The Resale Price Maintenance (and Minimum Advertised Price) Conundrum Post-Leegin: State and Federal Law at a Crossroads
Abstract
As one of the counsel for Respondent in the Supreme Court’s Monsanto Company v. Spray-Rite Service Corporation decision, it has been difficult since 2007 to acknowledge that vertical minimum resale price maintenance (“RPM”) is now to be adjudged under the rule of reason, at least, in the federal courts. While the Supreme Court in Leegin Creative Leather Prods. v. PSKS, Inc. radically altered the Sherman Act Section 1 landscape on RPM by abandoning the per se test used in Monsanto, the reasoning of the Court in Leegin was that this relaxed rule would allow manufacturers more leeway with respect to dealing with free riders and promoting goodwill and brand integrity. But since the Leegin decision was issued in 2007, there has not been empirical evidence presented as to whether these purported procompetitive benefits have actually transpired.

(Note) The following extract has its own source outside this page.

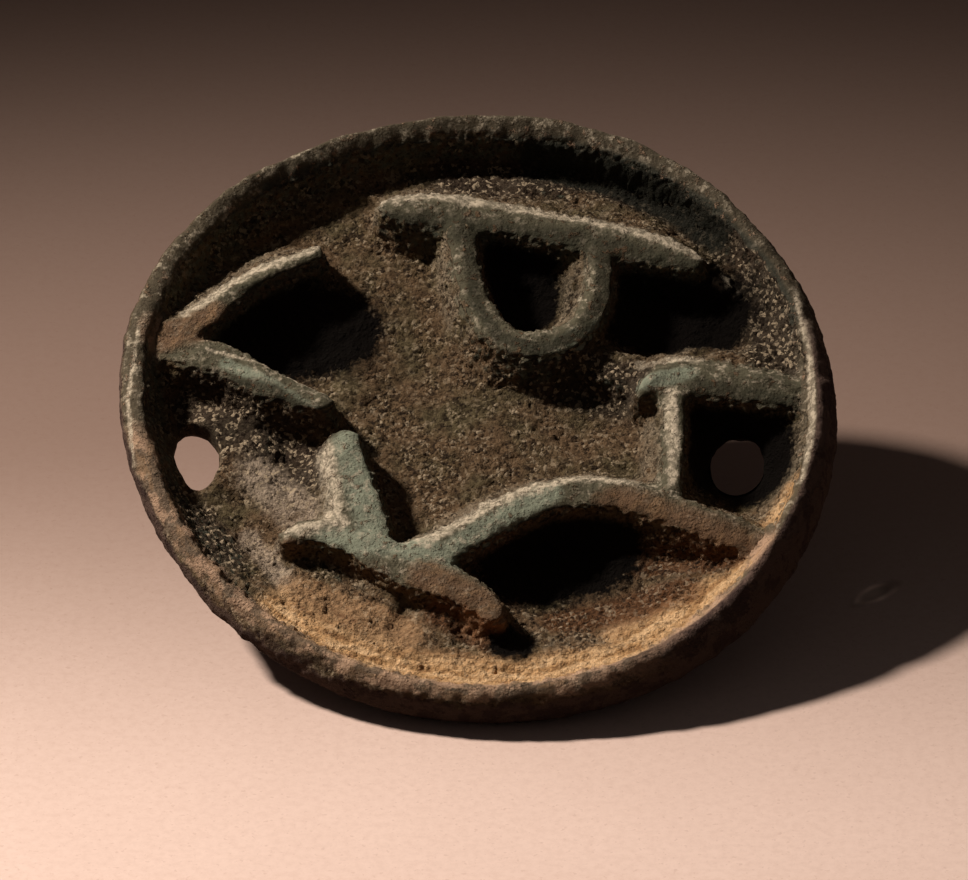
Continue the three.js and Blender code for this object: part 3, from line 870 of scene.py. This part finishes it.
def addFinish(finish):
    material, wire, shader = newMaterial(finish["name"])
    coords = wire.node("ShaderNodeTexCoord", {}, {}, "Object")
    place = wire.node(
        "ShaderNodeMapping", {"vector_type": "TEXTURE"},
        {0: coords, 1: rimCentre, 2: (lean, 0, 0), 3: (mm, mm, mm)},
    )
    turned = wire.node(
        "ShaderNodeVectorRotate", {"rotation_type": "X_AXIS"},
        {"Vector": wire.node("ShaderNodeTexCoord", {}, {}, "Normal"), "Angle": -lean},
    )
    height = place.dot(zWay)
    flat = place.times((1, 1, 0))
    across, along, reach = flat.dot(xWay), flat.dot(yWay), flat.size()
    level = turned.dot(zWay)
    outward = turned.dot(flat.unit())
    azimuth = math.radians(ground["lampAzimuth"])
    lampward = turned.dot((math.cos(azimuth), math.sin(azimuth), 0))

    broad = place.noise(*noises["broad"])
    patch = place.noise(*noises["patch"])
    mottle = place.noise(*noises["mottle"])
    grain = place.noise(*noises["grain"])
    fine = place.noise(*noises["fine"])
    clumps = ramp(place.noise(*noises["clumps"]), "clumps")
    blots = ramp(place.noise(*noises["blots"]), "blots")
    crumbs = place.cells(ground["crumbs"])
    tone = place.cells(ground["crumbs"], output=1).dot(xWay)
    around = wire.sum("ARCTAN2", along, across) * ground["streakAround"]
    streak = (reach * ground["streakReach"]).beside(around).noise(*noises["streak"])

    def coat(name, ragged=1.0):  # a painted coat with a ragged edge
        push = mottle * strengths["coatMottle"] + patch * strengths["coatPatch"]
        push = (push - strengths["coatMiddle"]) * ragged
        return ramp(wire.painted(name) + push, "coat")

    gloomShade, wallShade, pitShadow, ochre, rust, sandAndPaintedLight, pale = [
        coat(name) for name in ("gloomShade", "wallShade", "pitShadow", "ochre", "rust", "sandAndPaintedLight", "pale")
    ]

    # earth, with painted light in a sand colour where it leans towards the lamp, painted shade in
    # patches, and green patina on the shadowed wall, brightened as painted fill light
    colour = ramp(broad, "olive").blend(ground["earth"], ground["olive"])
    # painted light: a sand colour on what leans towards the lamp
    lampLit = ramp(lampward, "leeLean") * ramp(height, "leeHeight") * ramp(height, "leeTop")
    patchy = strengths["lampLitSand"] + strengths["leePatch"] * ramp(patch, "leePatch")
    colour = colour.tint(lampLit * patchy, ground["lampLitSand"])
    # painted shade in patches
    colour = colour.tint(gloomShade * strengths["gloomShade"], ground["gloomShade"])
    # green patina on the wall's shadowed side, made brighter as painted fill light
    green = ramp(height, "greenHeight") * ramp(outward, "greenInward")
    green = green * ramp(lampward, "greenShadow") * ramp(mottle, "greenMottle")
    colour = colour.tint(green * strengths["greenAndFillLight"], ground["greenAndFillLight"])

    # pale dust, and ochre that grows lighter and streaky towards the wall
    ochre = ochre * ramp(height, "ochreHeight") * ramp(reach, "ochreReach")
    colour = colour.tint(pale * ramp(height, "paleHeight") * strengths["pale"], ground["pale"])
    colour = colour.tint(ochre * strengths["brownOchre"], ground["brownOchre"])
    shore = ochre * ramp(reach, "shoreReach")
    colour = colour.tint(shore * strengths["ochre"], ground["ochre"])
    light = shore * ramp(streak, "shoreStreak")
    colour = colour.tint(light * strengths["paleOchre"], ground["paleOchre"])
    rusty = ochre * ramp(streak, "rustStreak")
    colour = colour.tint(rusty * strengths["rustStreak"], ground["rust"])
    colour = colour.tint(rust * strengths["rust"], ground["rust"])

    # painted shade in the hollows of the grain, crumbs darker at random, bright crumbs with painted
    # highlights, and painted shadow that blackens the deep corners
    gritty = (1 - strengths["ochreCover"] * ochre) * (1 - strengths["paleCover"] * pale)
    hollow = ramp(grain, "shadeGrain") * gritty
    colour = colour.tint(hollow * strengths["grainShade"], ground["shade"])
    hollow = ramp(tone, "shadeTone") * gritty
    clumpy = strengths["toneShade"] + strengths["clumpShade"] * clumps
    colour = colour.tint(hollow * clumpy, ground["shade"])
    # bright crumbs: pale grains, with painted highlights where they face out of the dish and in the
    # painted shade
    bright = ramp(tone + (grain - 0.5) * strengths["brightGrain"], "brightTone")
    where = clumps * strengths["brightClumps"]
    where = where + ramp(patch, "brightPatch") * strengths["brightPatch"]
    where = where + gloomShade * strengths["brightGloom"] + pale * strengths["brightPale"]
    colour = colour.tint(bright * where * gritty * ramp(level, "brightLean"), ground["crumbAndHighlight"])
    # painted shadow that blackens the deep corners
    black = (pitShadow * strengths["pitShadow"]).lowest(1) * ramp(height, "pitShadowHeight")
    colour = colour.tint(black, ground["pitShadow"])
    # painted shade on the upper right inner wall
    colour = colour.tint(wallShade * ramp(height, "wallShadeHeight") * strengths["wallShade"], ground["wallShade"])
    relief = ramp(crumbs, "crumbEdge") * (bumps["crumbs"] + bumps["clumps"] * clumps)
    relief = (relief + grain * bumps["grain"] + fine * bumps["fine"]) * gritty
    relief = relief + mottle * bumps["mottle"]

    if "top" in finish:  # smooth patina on the high parts, worn through to brown in places
        high = ramp(height + patch * strengths["crestRagged"], "crestHeight")
        high = high * ramp(level, "crestLean")
        worn = ramp(place.noise(*noises["wornSpots"]), "wornSpots")
        bare = coat("bare").highest(worn * strengths["wornSpots"])
        # dark patina, in part painted shade
        dark = coat("dark", strengths["darkRagged"])
        skin = coat("teal").blend(finish["top"], finish["teal"])
        skin = skin.tint(dark, finish["dark"])
        skin = skin.tint(bare * strengths["bare"], finish["bare"])
        skin = skin.tint(bare * blots * finish["blotted"], finish["dark"])
        brown = bare * ramp(streak, "brownStreak")
        skin = skin.tint(brown * strengths["brownStreak"], ground["brownOchre"])
        dusty = strengths["crestSand"] - strengths["crestSandDark"] * dark
        dusty = dusty - strengths["crestSandBare"] * bare
        dusty = ramp(mottle, "crestMottle") * ramp(patch, "crestPatch") * dusty
        skin = skin.tint(dusty, ground["sandAndPaintedLight"])
        # painted shade in the hollows of the grain on the high parts
        skin = skin.tint(ramp(grain, "crestGrain") * strengths["crestGrain"], ground["shade"])
        colour = colour.tint(high * strengths["crest"], skin)
        smooth = strengths["crestSmooth"] * high * (1 - bare * strengths["bareRough"])
        relief = relief * (1 - smooth)

    # sand on the flanks, with painted light where they face the lamp and painted highlights along
    # the lip, and the crust of the outside and the back, with painted shade on the outer edge of
    # the right-hand rim
    dusted = sandAndPaintedLight * ramp(height, "dustHeight") * ramp(lampward, "dustLean")
    dusted = dusted * (strengths["dust"] + strengths["dustMottle"] * ramp(mottle, "dustMottle"))
    colour = colour.tint(dusted, ground["sandAndPaintedLight"])
    # painted shade: the crust colour on the outer edge of the right-hand rim
    eastRimShade = ramp(across, "easternAcross") * ramp(along, "easternUp")
    outer = ramp(outward, "outerOutward") * ramp(reach, "outerReach") * ramp(level, "outerLean")
    outer = outer.highest(ramp(reach, "easternReach") * eastRimShade)
    outer = outer.highest(ramp(height, "underside"))
    crust = blots.blend(ground["outer"], ground["outerBlot"])
    colour = colour.tint(outer * strengths["outer"], crust)

    tree = material.node_tree
    tree.links.new(colour.socket, shader.inputs["Base Color"])
    bump = wire.node("ShaderNodeBump", {}, {"Strength": 1.0, "Distance": mm, "Height": relief})
    tree.links.new(bump.socket, shader.inputs["Normal"])
    shader.inputs["Roughness"].default_value = ground["roughness"]
    shader.inputs["Specular IOR Level"].default_value = ground["sheen"]
    return material


materials = {slot: addFinish(finish) for slot, finish in finishes.items()}
print("finishes done:", ", ".join(finish["name"] for finish in finishes.values()))


sharpEdge = 70  # degrees, past which an edge isn't shaded smooth
slots = {entry["node"]: entry["material_slot"] for entry in frame["record"]["subparts"]}
for node, part in parts.items():
    part.data.materials.clear()
    part.data.materials.append(materials[slots[node]])
    paintCoats(part)
    part.data.transform(faceToRow)
    pick(part)
    bpy.ops.object.shade_smooth_by_angle(angle=math.radians(sharpEdge))
    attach(part, "root")
    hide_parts(*[node])
print("coats painted, pieces in place:", len(parts))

As we now exist in a data driven world, there has been ample time to collect this empirical information to determine if the Leegin decision has actually spawned the type of economic state that the Court envisioned in its reasoning for abandoning the per se treatment of RPM. Many of the States, meanwhile, have taken matters into their own hands, with or without any empirical data to support their views, to legislatively and prosecutorialy recast such claims as being subject to per se treatment in their respective jurisdictions.